For all its procedural rigor, inequality is core to Eurovision in a fashion that will be familiar to anyone with a passing knowledge of the other post-World War II institutions. In Eurovision, there’s a cohort known as the “Big Five,” a privileged set of countries made up of (surprise) the U.K., Italy, Spain, Germany and France, which all get to skip the qualifying rounds and are automatically sent to the finals every year. The festival can’t afford to lose any of the bigger nations, or their audience. But the system is illustrative of how the rules-based liberal international order often crashes up against the need to cater to the countries who have the money and power to sustain it.
After my week in Liverpool, I still walked away mostly optimistic about the song contest I’d fallen in love with.

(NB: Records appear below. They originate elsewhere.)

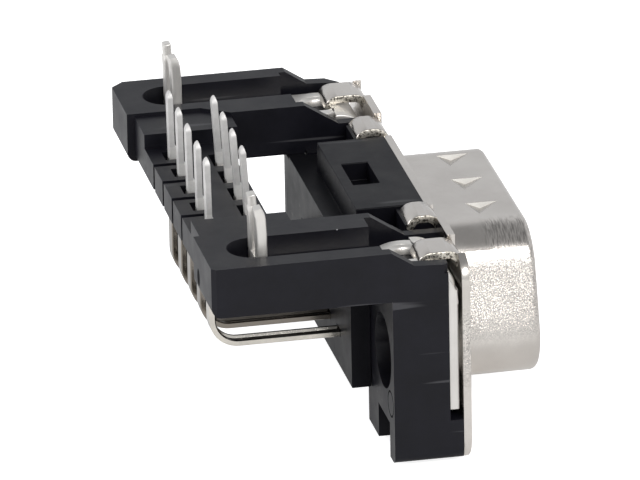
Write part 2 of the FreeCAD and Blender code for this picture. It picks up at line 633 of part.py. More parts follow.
def boardlock(label, sign):
    """Steel board lock: plate behind the flange, bent strap with an eye, forked end."""
    body = new_body(label)
    middle = sign + HOLE_X
    fork_front = "(fork_y - strap_thick / 2)"
    fork_rear = "(fork_y + strap_thick / 2)"
    plate_inner = "(%s - plate_width / 2)" % HOLE_X
    plate_outer = "(%s + plate_width / 2)" % HOLE_X

    # Wide bend from the plate over into the strap's level
    bend_outer = "(lane_outer - play)"
    bend_end = STRAP_TOP + " - strap_bend - fork_foot"
    bend = new_sketch(body, "bend_side", "YZ_Plane", "%s(%s + %s) / 2" % (sign, plate_inner, bend_outer))
    add_polygon(bend, [("plate_front_y", STRAP_TOP), ("plate_front_y", bend_end),
                       (PLATE_REAR_Y, bend_end), (PLATE_REAR_Y, STRAP_BOTTOM),
                       ("shoulder_y", STRAP_BOTTOM), ("shoulder_y", STRAP_TOP)])
    extrude(body, "Pad", "bend", bend, "%s - %s" % (bend_outer, plate_inner), side="Symmetric")
    round_edges(body, "outer_bend", "strap_bend",
                lambda edge: runs_along_x(edge) and close(edge.BoundBox.ZMax, value(STRAP_TOP))
                and close(edge.BoundBox.YMax, value("plate_front_y")))
    round_edges(body, "inner_bend", "strap_bend - strap_thick",
                lambda edge: runs_along_x(edge) and close(edge.BoundBox.ZMax, value(STRAP_BOTTOM))
                and close(edge.BoundBox.YMax, value(PLATE_REAR_Y)))
    plate = new_sketch(body, "plate_outline", "XZ_Plane", "-plate_front_y")
    add_box(plate, sign + plate_inner, sign + plate_outer, "plate_bottom", STRAP_TOP + " - strap_bend")
    extrude(body, "Pad", "plate", plate, "strap_thick", reverse=True)

    # Flat strap and the round eye that widens it
    strap = new_sketch(body, "strap_plan", "XY_Plane", STRAP_TOP)
    add_box(strap, middle + " - strap_width / 2", middle + " + strap_width / 2",
            "plate_front_y + strap_bend", fork_rear)
    extrude(body, "Pad", "strap", strap, "strap_thick", reverse=True)
    disc = new_sketch(body, "eye_plan", "XY_Plane", STRAP_TOP)
    add_circle(disc, sign + "eye_x", "eye_y", "eye_radius")
    extrude(body, "Pad", "eye", disc, "strap_thick", reverse=True)
    hole = new_sketch(body, "eye_hole_plan", "XY_Plane")
    add_circle(hole, sign + "eye_x", "eye_y", "eye_hole")
    extrude(body, "Pocket", "eye_hole", hole, "1 - (%s)" % STRAP_BOTTOM)
    dress_edges(body, "Chamfer", "eye_bevel", "eye_bevel",
                lambda edge: close(edge.BoundBox.XLength, value("2 * eye_hole"))
                and close(edge.BoundBox.ZMin, value(STRAP_TOP)))

    # The strap turns up and splits in two prongs that bow to spring in the board.
    upright = new_sketch(body, "upright_side", "YZ_Plane", middle)
    add_box(upright, fork_front, fork_rear, STRAP_BOTTOM, "0")
    extrude(body, "Pad", "upright", upright, "strap_width", side="Symmetric")
    round_edges(body, "fork_bend", "fork_bend",
                lambda edge: runs_along_x(edge) and close(edge.BoundBox.ZMax, value(STRAP_BOTTOM))
                and close(edge.BoundBox.YMax, value(fork_rear)))
    shift = "(strap_width - prong_width) / 2"
    for name, side, lean in (("far_prong", " + ", "far_lean"), ("near_prong", " - ", "near_lean")):
        path = [("0", "-fork_foot"), ("0", "fork_foot"), (lean + " / 4", "fork_knee"),
                (lean + " * 3 / 4", "fork_top - fork_tip"), (lean, "fork_top")]
        prong = new_sketch(body, name + "_side", "YZ_Plane", middle + side + shift)
        add_polygon(prong, [("%s + %s" % (fork_rear, y), z) for y, z in path]
                    + [("%s + %s" % (fork_front, y), z) for y, z in reversed(path)])
        extrude(body, "Pad", name, prong, "prong_width", side="Symmetric")
    gap = new_sketch(body, "fork_gap", "XZ_Plane", "-(fork_y - strap_thick)")
    add_box(gap, middle + " - strap_width / 2 + prong_width", middle + " + strap_width / 2 - prong_width",
            "-fork_foot - 0.3", "fork_top + 1")
    extrude(body, "Pocket", "fork", gap, "2 * strap_thick + 1")
    bore = new_sketch(body, "plate_hole", "XZ_Plane")
    add_circle(bore, middle, CENTRE_Z, "hole_dia / 2")
    extrude(body, "Pocket", "plate_bore", bore, PLATE_REAR_Y + " + 1")
    return body


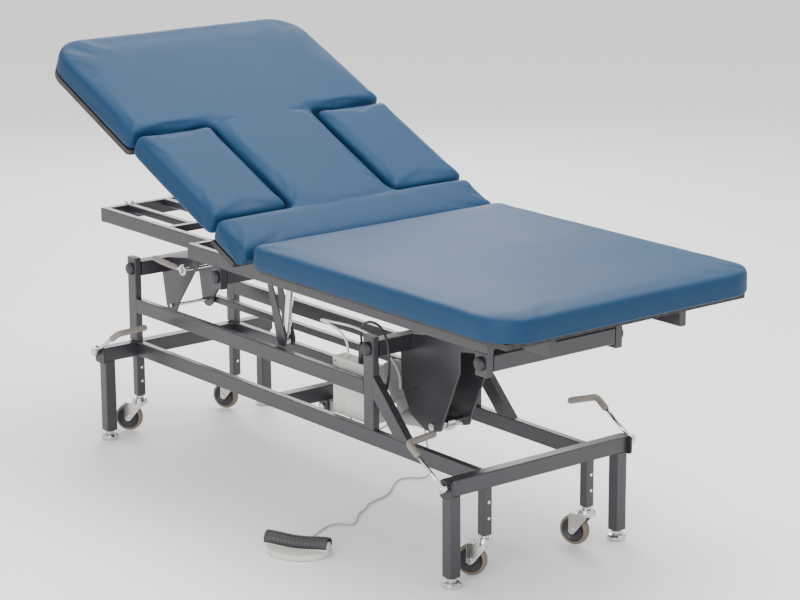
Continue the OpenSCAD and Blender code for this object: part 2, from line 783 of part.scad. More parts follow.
module back_outline(inset) {
    half = top_w / 2 - inset;
    neck = neck_half - inset;
    translate([-neck_start + inset, -half]) square([neck_start - inset, 2 * half]);
    translate([-neck_end - 1, -neck]) square([neck_end - neck_start + 2, 2 * neck]);
    pad_outline(-back_pad_l + inset, -neck_end - inset, half, 104 - inset, 12);
    translate([-neck_end - inset - 1, -neck]) square([2 * inset + 2, 2 * neck]);
    translate([-neck_start - 1, -neck]) square([2 * inset + 2, 2 * neck]);
}

module back_board() {
    color("tan") back_place() difference() {
        translate([0, 0, -nose_r - board_t]) linear_extrude(board_t) intersection() {
            back_outline(8);
            translate([-back_pad_l, -top_w / 2]) square([back_pad_l - 6, top_w]);
        }
        hinge_slots();
        slab([strut_top[0] - 30, strut_top[0] + 30], [strut_y - 10, strut_y + 10],
             [-nose_r - board_t - 1, -nose_r + 1]);
    }
}

module back_pad() {
    color([0.13, 0.29, 0.42]) back_place() difference() {
        union() {
            translate([0, 0, -nose_r]) linear_extrude(pad_t) back_outline(0);
            bar_y(0, [-top_w / 2, top_w / 2], 0, pad_t);
        }
        hinge_slots();
    }
}

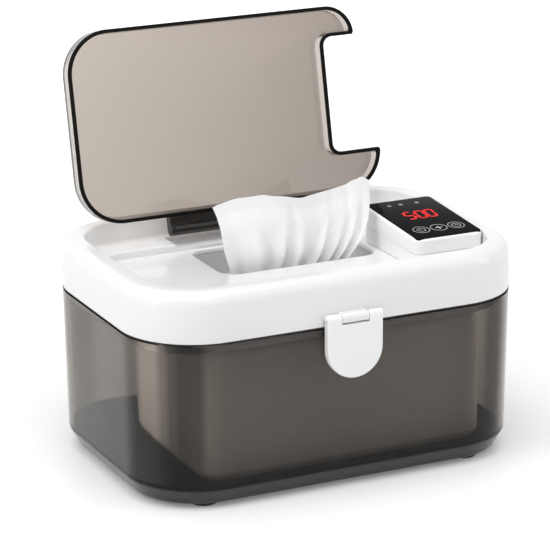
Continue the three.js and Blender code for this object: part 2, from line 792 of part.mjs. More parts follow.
// Pop-up wipe: one thin sheet that rises from the stack through the throat in upright folds.
function makeWipe() {
  const low = stackTop + seatGap;
  const positions = [];
  const indices = [];
  const perSheet = (wipeColumns + 1) * (wipeRows + 1);
  const wave = (u) => Math.sin(u * wipeFoldCount * Math.PI * 2)
    + Math.sin(u * wipeFoldCount * Math.PI + 1) / 2;
  for (const face of [-1, 1]) {
    for (let row = 0; row <= wipeRows; row++) {
      const v = row / wipeRows;
      const width = wipeBottomWidth + (wipeTopWidth - wipeBottomWidth) * v;
      const folds = wipeFoldDepth * (1 - v / 2);
      for (let column = 0; column <= wipeColumns; column++) {
        const u = column / wipeColumns;
        const dip = wipeTopDip * v * Math.sin(u * Math.PI);
        positions.push(
          wipeCentreX + (u - 1 / 2) * width,
          wipeCentreY + folds * wave(u) + wipeLean * v * v + face * wipeThickness / 2,
          low + (wipeHeight - dip) * v,
        );
      }
    }
  }
  const at = (sheet, row, column) => sheet * perSheet + row * (wipeColumns + 1) + column;
  const quad = (a, b, c, d) => indices.push(a, b, c, a, c, d);
  for (let row = 0; row < wipeRows; row++) {
    for (let column = 0; column < wipeColumns; column++) {
      quad(at(0, row, column), at(0, row, column + 1), at(0, row + 1, column + 1),
        at(0, row + 1, column));
      quad(at(1, row, column), at(1, row + 1, column), at(1, row + 1, column + 1),
        at(1, row, column + 1));
    }
    quad(at(0, row, 0), at(0, row + 1, 0), at(1, row + 1, 0), at(1, row, 0));
    quad(at(0, row, wipeColumns), at(1, row, wipeColumns), at(1, row + 1, wipeColumns),
      at(0, row + 1, wipeColumns));
  }
  for (let column = 0; column < wipeColumns; column++) {
    quad(at(0, 0, column), at(1, 0, column), at(1, 0, column + 1), at(0, 0, column + 1));
    quad(at(0, wipeRows, column), at(0, wipeRows, column + 1), at(1, wipeRows, column + 1),
      at(1, wipeRows, column));
  }
  const geometry = new THREE.BufferGeometry();
  geometry.setAttribute('position', new THREE.Float32BufferAttribute(positions, 3));
  geometry.setIndex(indices);
  return toSolid(geometry);
}
place(cover, 'popup_wipe', makeWipe(), plastic(0xfafafa, 0.95));

// Lid: a shallow clear tray with a notch round the control housing and a tongue to its pin.
// It is drawn closed, about its hinge axis, and its group turns it open.
// The horn before the notch is shorter and rounder than the one behind it.
function lidBlock(inset, low, high) {
  const whole = slab(lidLeft + inset, lidFront + inset, lidRight - inset, lidRear - inset,
    low, high, lidRadius - inset);
  const notchX = housingLeft - lidNotchGap - inset;
  const notchFront = housingFront - lidNotchGap - inset;
  const notchRear = housingRear + lidNotchGap + inset;
  const notch = slab(notchX, notchFront, lidRight * 2, notchRear, low - cutOverrun,
    high + cutOverrun, lidNotchRadius + inset);
  const hornReach = slab(lidLeft - lidRadius * 2, lidFront + inset,
    lidRight - lidHornShortfall - inset, lidRear, low, high, lidHornRadius - inset)
    .add(box(lidLeft, (notchFront + notchRear) / 2, low, lidRight, lidRear, high));
  return whole.intersect(hornReach).subtract(notch);
}

function makeLid() {
  const low = lidTop - lidHeight;
  const blank = lidBlock(0, low, lidTop - lidPlate / 2)
    .add(lidBlock(lidPlate / 2, lidTop - lidPlate, lidTop));
  const tray = blank.subtract(lidBlock(lidWall, low - cutOverrun, lidTop - lidPlate));
  const tongueTop = lidAxisZ + tongueRise;
  let tongue = box(tongueLeft, lidRear - lidWall / 2, tongueTop - tongueThickness,
    tongueRight, lidAxisY, tongueTop)
    .add(barX(tongueLeft, tongueRight, lidAxisY, lidAxisZ, barrelRadius));
  for (const x0 of earPlaces) {
    tongue = tongue.subtract(box(x0 - runningGap, lidAxisY - earRadius - runningGap,
      lidAxisZ - barrelRadius * 2, x0 + earWidth + runningGap, lidAxisY + barrelRadius * 2,
      lidAxisZ + barrelRadius * 2));
  }
  return tray.add(tongue).subtract(barX(tongueLeft + lidPinInset - runningGap,
    tongueRight - lidPinInset + runningGap, lidAxisY, lidAxisZ, lidPinRadius + runningGap));
}
lid.position.set(0, lidAxisY, lidAxisZ);
lid.rotation.x = -THREE.MathUtils.degToRad(lidOpenAngle);
place(lid, 'clear_lid', makeLid().translate([0, -lidAxisY, -lidAxisZ]), smoked());

// Latch: a white flap with a half-round foot, hung on its pin either side of the cover's boss.
function makeLatch() {
  const half = latchWidth / 2;
  const faceY = -bodyDepth / 2 - latchStandOff;
  const frontY = faceY - latchThickness;
  const shape = new THREE.Shape();
  shape.moveTo(half, latchAxisZ);
  shape.lineTo(-half, latchAxisZ);
  shape.lineTo(-half, latchBottom + half);
  shape.absarc(0, latchBottom + half, half, Math.PI, Math.PI * 2, false);
  shape.closePath();
  const flap = new THREE.ExtrudeGeometry(shape, {
    depth: latchThickness, bevelEnabled: false, curveSegments: cornerSteps * 2,
  });
  flap.rotateX(Math.PI / 2);
  flap.translate(0, faceY, 0);
  const notchX = latchBossWidth / 2 + runningGap;
  const notchLow = latchAxisZ - latchBarrelRadius - runningGap;
  let solid = toSolid(flap).add(barX(-half, half, latchAxisY, latchAxisZ, latchBarrelRadius));
  solid = solid.subtract(box(-notchX, frontY - cutOverrun, notchLow, notchX,
    faceY + cutOverrun * 2, latchAxisZ + latchBarrelRadius * 2));
  const hookTop = seamHeight - catchDrop - catchHeight - runningGap;
  const hook = box(-catchWidth / 2, faceY - latchThickness / 2, hookTop - catchHeight,
    catchWidth / 2, faceY + latchStandOff / 2, hookTop);
  return solid.add(hook).subtract(barX(-latchWidth, latchWidth, latchAxisY, latchAxisZ,
    latchPinRadius + runningGap));
}
place(latch, 'latch_flap', makeLatch(), plastic(0xf2f2f2, 0.3));

export default warmer;
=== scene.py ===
import math

import bpy
from mathutils import Matrix, Vector


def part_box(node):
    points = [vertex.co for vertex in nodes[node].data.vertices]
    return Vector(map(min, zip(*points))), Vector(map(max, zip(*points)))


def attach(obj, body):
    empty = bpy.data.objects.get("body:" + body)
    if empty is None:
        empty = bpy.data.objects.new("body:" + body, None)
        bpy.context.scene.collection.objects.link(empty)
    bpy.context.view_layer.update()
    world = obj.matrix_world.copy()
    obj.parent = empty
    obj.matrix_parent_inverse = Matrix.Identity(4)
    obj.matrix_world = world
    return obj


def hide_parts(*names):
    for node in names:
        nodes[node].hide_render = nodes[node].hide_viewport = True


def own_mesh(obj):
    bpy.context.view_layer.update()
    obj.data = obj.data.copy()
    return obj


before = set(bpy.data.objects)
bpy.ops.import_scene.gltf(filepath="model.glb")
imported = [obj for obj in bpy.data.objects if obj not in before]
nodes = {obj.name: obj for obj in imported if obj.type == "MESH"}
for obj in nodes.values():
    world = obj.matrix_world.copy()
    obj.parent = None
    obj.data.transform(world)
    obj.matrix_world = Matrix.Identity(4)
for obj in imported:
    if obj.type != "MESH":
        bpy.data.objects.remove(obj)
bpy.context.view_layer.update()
MM = 0.001


# Camera
# A long lens a little above the rim, from the front left, as a product photographer would stand.
# It makes nothing itself; it only frames the warmer.

VIEW_AZIMUTH = math.radians(-25.545)
VIEW_ELEVATION = math.radians(17.361)
VIEW_ROLL = math.radians(-0.32)
VIEW_TARGET = Vector((-6.06, 0.0, 95.02)) * MM
VIEW_DISTANCE = 1489.96 * MM
VIEW_LENS = 183.5
SENSOR_WIDTH = 36.0


def camera_axes():
    """The camera's right, up and backward directions."""
    a, e = VIEW_AZIMUTH, VIEW_ELEVATION
    back = Vector((math.sin(a) * math.cos(e), -math.cos(a) * math.cos(e), math.sin(e)))
    right = Vector((math.cos(a), math.sin(a), 0))
    up = back.cross(right)
    c, s = math.cos(VIEW_ROLL), math.sin(VIEW_ROLL)
    return right * c + up * s, up * c - right * s, back


def new_object(name, data):
    made = bpy.data.objects.new(name, data)
    bpy.context.scene.collection.objects.link(made)
    return made


def make_camera():
    right, up, back = camera_axes()
    data = bpy.data.cameras.new("studio_camera")
    data.lens = VIEW_LENS
    data.sensor_width = SENSOR_WIDTH
    camera = new_object("studio_camera", data)
    turn = Matrix((right, up, back)).transposed().to_4x4()
    camera.matrix_world = Matrix.Translation(VIEW_TARGET + back * VIEW_DISTANCE) @ turn
    bpy.context.scene.camera = camera


make_camera()
bpy.context.scene.view_settings.view_transform = "Standard"


# Studio floor and light
# A seamless white table under soft boxes: one overhead, a tall strip on each side and a low
# front fill. The table shows as white from afar and keeps the warmer's shadow.

FLOOR_SIZE = 12.0
FLOOR_WHITE = 0.97
FLOOR_GLOW_NEAR = 0.15
FLOOR_GLOW_FAR = 0.7
GLOW_STARTS = 0.25
GLOW_FULL = 1.2
WORLD_WHITE = 0.92
WORLD_STRENGTH = 0.5
LAMP_AIM = Vector((0, 0, 0.09))
SOFT_BOXES = (("overhead_box", (-0.2, -0.2, 1.3), 1.2, 1.0, 10),
              ("left_strip", (-1.2, -0.1, 0.6), 0.35, 1.1, 4),
              ("right_strip", (1.1, -0.75, 0.5), 0.3, 1.0, 2),
              ("front_fill", (0.15, -1.6, 0.75), 1.4, 0.9, 0.9))


def fill(holder, values):
    """Sets inputs by name; an underscore stands for a space in an input's name."""
    for name, value in values.items():
        holder.inputs[name.replace("_", " ")].default_value = value


def node(tree, kind, source=None, **values):
    """A new shader node with its inputs set, fed by a socket where one is given."""
    made = tree.nodes.new("ShaderNode" + kind)
    fill(made, values)
    if source:
        tree.links.new(source, made.inputs[0])
    return made


def worked_out(tree, operation, *terms):
    """The outcome of a math node on sockets and numbers."""
    made = tree.nodes.new("ShaderNodeMath")
    made.operation = operation
    for socket, term in zip(made.inputs, terms):
        if isinstance(term, bpy.types.NodeSocket):
            tree.links.new(term, socket)
        else:
            socket.default_value = term
    return made.outputs[0]


def mixed(tree, share, first, second):
    """One shader where the share is zero and the other where it is one."""
    mix = tree.nodes.new("ShaderNodeMixShader")
    for source, socket in zip((share, first.outputs[0], second.outputs[0]), mix.inputs):
        tree.links.new(source, socket)
    return mix.outputs[0]


def new_material(name, **values):
    material = bpy.data.materials.new(name)
    material.use_nodes = True
    return tuned(material, **values)


def shader_of(material):
    return material.node_tree.nodes["Principled BSDF"]


def tuned(material, **values):
    """The same material with inputs of its shader set."""
    fill(shader_of(material), values)
    return material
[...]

The challenges the institution faces are universal. We’re in an age when the assumptions of the old liberal order are no longer taken for granted, when both voting and technocratic expertise have been called into question, and when the gap between the high ideals of liberalism and the realities of capitalism seem harder to reconcile than ever.
But even if the institution won’t admit to it, the explicitly political themes of this year’s festival were thrilling. That the radical politics of a band like Let 3 could live in the same concert as the stunning songwriting and entrancing performance of a pop diva like Loreen is an indication of a contest that is nimble enough to incorporate all sorts of voices and respond to all kinds of crises. The so-called more serious institutions should take note: The competition has by no means figured it all out, but its transparency, sense of a broader international identity, and genuine desire to keep up with the times makes it a model for operating in a world where no one knows the right answers. It’s impressive, it’s inspiring and most of all, as our friend Kaarija says: It’s crazy. It’s party.